Phlegmacium caesiocolor

Scientific classification
- Kingdom: Fungi
- Division: Basidiomycota
- Class: Agaricomycetes
- Order: Agaricales
- Family: Cortinariaceae
- Genus: Phlegmacium
- Species: P. caesiocolor
- Binomial name: Phlegmacium caesiocolor (Kytöv., Liimat. & Niskanen) Niskanen & Liimat. (2022)
- Synonyms: Cortinarius caesiocolor Kytöv., Liimat. & Niskanen (2014);

= Phlegmacium caesiocolor =

- Authority: (Kytöv., Liimat. & Niskanen) Niskanen & Liimat. (2022)
- Synonyms: Cortinarius caesiocolor

Species of fungus

Phlegmacium caesiocolor is a species of mushroom-forming fungus in the family Cortinariaceae. First described in 2014 as Cortinarius caesiocolor, it was later reclassified in 2022 based on molecular data. The specific name caesiocolor refers to the distinctive bluish-violet to violet-brown colouration of its cap, which measures 5–9 cm in width. The mushroom features closely spaced gills that change from pale greyish-brown with bluish tints to pale brown as they mature, and a whitish stem with subtle bluish tints. Its flesh displays blue colouration throughout or in patches, particularly near the gills, and turns yellow when treated with potassium hydroxide solution. This fungus is found in southern Finland, where it grows in deciduous forests, along roadsides, and in parks, typically associated with oak, poplar, and hazel trees on calcareous soil.

==Taxonomy==

The fungus was originally described in 2014 by the mycologists Ilkka Kytövuori, Kare Liimatainen and Tuula Niskanen, who classified it as Cortinarius caesiocolor. The specific epithet refers to the bluish-violet colour of the cap. The holotype specimen was collected in Finland, in the Tamminiemi area of Jalassaari, Lohja, within the Uusimaa region. It was found on 27 August 2000, by I. Kytövuori (collection number 00-029) growing by a track on calcareous soil in a mixed deciduous forest containing birch (Betula), aspen (Populus tremula), oak (Quercus), hazel (Corylus), and goat willow (Salix caprea). The holotype is housed at the University of Helsinki herbarium (H). It was placed in the (subgenus Phlegmacium) of the large mushroom genus Cortinarius.

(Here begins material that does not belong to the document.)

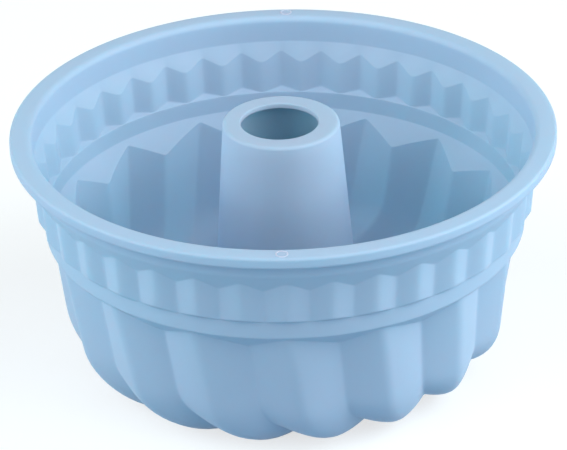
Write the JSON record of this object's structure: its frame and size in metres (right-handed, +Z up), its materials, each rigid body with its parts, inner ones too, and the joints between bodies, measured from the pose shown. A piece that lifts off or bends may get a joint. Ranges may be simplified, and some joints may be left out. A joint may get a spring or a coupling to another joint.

In 2022 the species was transferred from Cortinarius and reclassified as Phlegmacium caesiocolor based on molecular data.

==Description==

The cap (pileus) of Phlegmacium caesiocolor measures 5–9 cm in width and develops from hemispherical to convex, eventually becoming flattened-convex. It has a slightly sticky surface with natural fibrous patterns that become more pronounced toward the margin. The cap displays a bluish-violet to violet-brown colouration. The gills (lamellae) are notched where they meet the stem, closely spaced, and undergo a colour transformation from pale greyish-brown with bluish tints when young to pale brown or brown as they mature.

The stem (stipe) is 6–10 cm long, measuring 1–2 cm thick at its top and widening to 2–3.5 cm at its base, giving it a club-like shape. It appears primarily whitish with subtle bluish tints at the apex. The universal veil (the protective tissue covering the immature fruiting body) is initially pale blue before transforming to brown, and is present in sparse amounts.

The flesh (context) displays blue colouration throughout or may be partially whitish while maintaining blue areas near the gills. The fungus has no distinctive odour. When potassium hydroxide (KOH) solution is applied to the flesh, it produces a yellow reaction. Dried herbarium specimens (Latin: specimina exsiccata) appear pale greyish-brown to violet-brown in the cap region, with the stem showing pale greyish-brown colouration that darkens to brown at the base.

Microscopically, the spores measure approximately 9.9 micrometre (μm) in length by 5.8 μm in width, with a ratio of length to width averaging 1.70. They have a weakly lemon-shaped appearance, sometimes featuring a slight depression on the side facing the attachment point. The spores are dark-coloured, moderately reactive with Melzer's reagent (dextrinoid), and distinctly warty with interconnected surface projections. The spore-producing cells (basidia) measure 30–41 μm by 7.5–9.0 μm, are club-shaped with four spores each, and contain reddish-brown pigmentation often with red particles.

The cap's outer layer (pileipellis) consists of a weakly gelatinous upper section with narrow hyphae (fungal filaments) measuring 2–4 μm wide, showing spiral surface decorations but generally lacking large reddish-brown particles. The lower hyphae are wider, measuring up to 8 μm, and contain small brown granular structures.

==Habitat and distribution==

Phlegmacium caesiocolor is found in southern Finland, where it grows with oak, poplar, and hazel in deciduous forests, roadsides, and parks. P. chromataphilum is a sister species.